Notícias

Pergunta para responder agora

publicado: 07/08/2021 08h00, última modificação: 06/08/2021 08h52
Artigo do Reitor.jpg

No início das medidas de restrição de contato - precaução estabelecida para conter a pandemia, diversos profissionais da saúde mental foram quase que instantaneamente chamados a opinar e orientar milhares de pessoas que tiveram suas vidas abruptamente interrompidas com consequências devastadoras.

Somadas a isso, vieram as questões de como viver os desafios relacionais e pessoais, no sentido psíquico do emocional, em quarentena, experiência não vivida por quase nenhum país do mundo em quase 102 anos, hoje por quase todos. Há exceções? Outro fenômeno que os especialistas destacaram como algo que veio para ficar definitivamente foi a migração em massa de serviços, aulas em todos os graus de formação e atividades laborais, para os que não perderam seus vínculos de trabalhos, tudo realizado por meios virtuais, exceto, é claro, para as entregas que continuarão sendo feitas por pessoas, pelo menos por enquanto.

Um processo de mudança tão radical, imposto de forma tão rápida não permite que as pessoas acompanhem todas as alterações em sua extensão, uma vez que não havia qualquer referência possível de aprendizado anterior. Todos estamos tendo que aprender no próprio desenrolar dos acontecimentos.

Uma das áreas mais atingidas foi o mundo do trabalho. As condições que se colocam hoje ainda precisam de muita pesquisa para destrinchá-las, pois, se há alguma certeza, é a de que houve uma mudança definitiva nas relações de trabalho, o que inclui o modo como as próprias pessoas se percebem e agem nesse contexto.

A partir dessa constatação, o jornal El País produziu um artigo que revela um pouco das primeiras impressões da pesquisa a partir das muitas descrições de casos que se apresentam entre os trabalhadores de todas as áreas, que tiveram de migrar para a virtualidade. Uma nova expressão foi cunhada: produtividade tóxica. Trata-se de uma situação em que, por excesso de trabalho, as pessoas têm chegado a seu limite emocional, psíquico e físico. 

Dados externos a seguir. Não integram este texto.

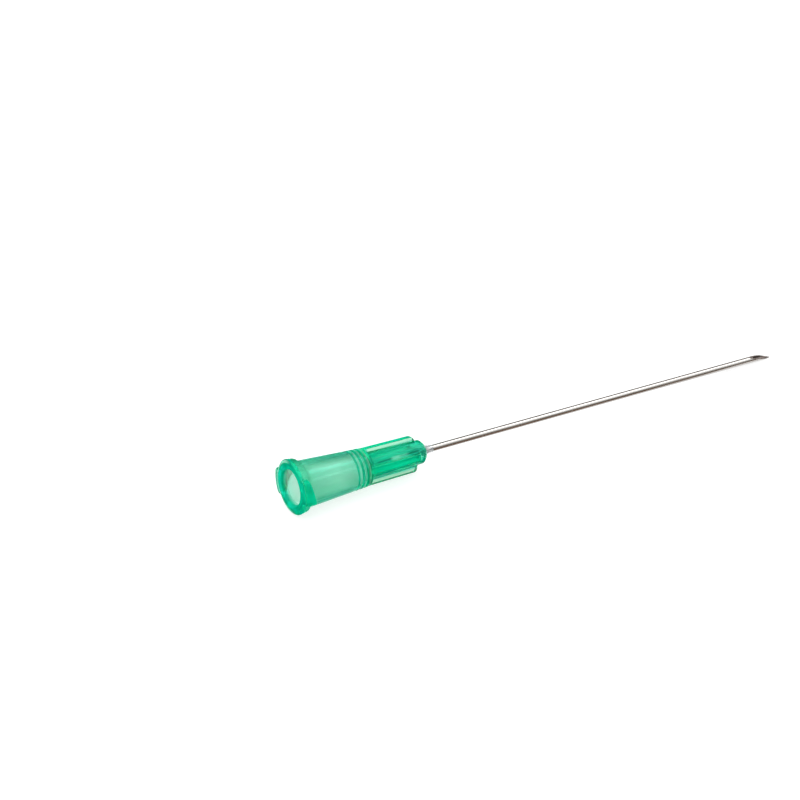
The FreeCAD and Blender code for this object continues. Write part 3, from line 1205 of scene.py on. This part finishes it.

A razão, segundo estudos psicológicos, deve-se ao medo de perder o posto de trabalho e à pressão que pode ser oriunda do estado de espírito próprio do trabalhador, acossado pela instabilidade, mas não menos pelas restrições das empresas. Muitos entraram em maratonas exaustivas, acrescentando às suas horas de trabalho, formações novas para se manterem atualizados, enquanto tentavam equilibrar o ambiente doméstico.

O resultado é que essas pessoas têm perdido consideravelmente a conexão com sua rede de relações, não tendo mais lazer. Em resumo: têm perdido muito de sua qualidade de vida com, inclusive, o aparecimento de doenças de cunho psicossomático. O próprio formato do teletrabalho demanda doses cavalares de atenção, foco e horas em posições nem sempre ergonômicas. Problemas de visão, redução da capacidade de concentração, irritabilidade, fadiga são algumas das consequências dessas horas exaustivas de produtividade quase ininterrupta.

Psicólogos afirmam que pessoas com altos níveis de exigência têm demonstrado maiores sintomas por causa do esforço exagerado no teletrabalho. Mas, igualmente, psicólogos consultados, na reportagem, dizem que pessoas com autoestima frágil também têm sofrido com o descontrole próprio de uma realidade sobre a qual todos sabem pouco.

É evidente que a pandemia em si tem contribuído ou com a incerteza e insegurança profissional ou com o medo diante da possibilidade de contaminação. Ansiedade e depressão têm sido relatadas, em taxas muito maiores do que as ocorrências epidemiológicas já estudadas.

Como profissional da área da saúde e também como estudioso dessa nova realidade, imagino que estamos inexoravelmente em um mundo do qual não sairemos mais. O que fazer? Procurar manter o equilíbrio, para resgatar a qualidade de vida que tem sido atingida como nunca foi a das gerações passadas. Não custa nada acreditarmos que, se não podemos mudar o mundo, podemos, pelo menos, nesta nossa breve passagem pelo planeta Terra, melhorá-lo. 

Aconteça o que acontecer, estar vivo amanhã e a forma de viver o amanhã dependerá do que estivermos fazendo agora. Se equilíbrio é remédio antigo muito eficaz em todas as situações, a certeza de que estamos construindo novas formas de relacionamento e de convívio social em todos os níveis não pode nos desequilibrar diante das expectativas do que nos aguarda. Porque, como já foi dito pela arte em outro contexto, tudo vai ser diferente. O que fazer? “É melhor pensar depressa e escolher, antes do fim”.

Natalino Salgado Filho
Médico Nefrologista, Reitor da UFMA, Titular da Academia Nacional de Medicina, Academia de Letras do MA e da Academia Maranhense de Medicina.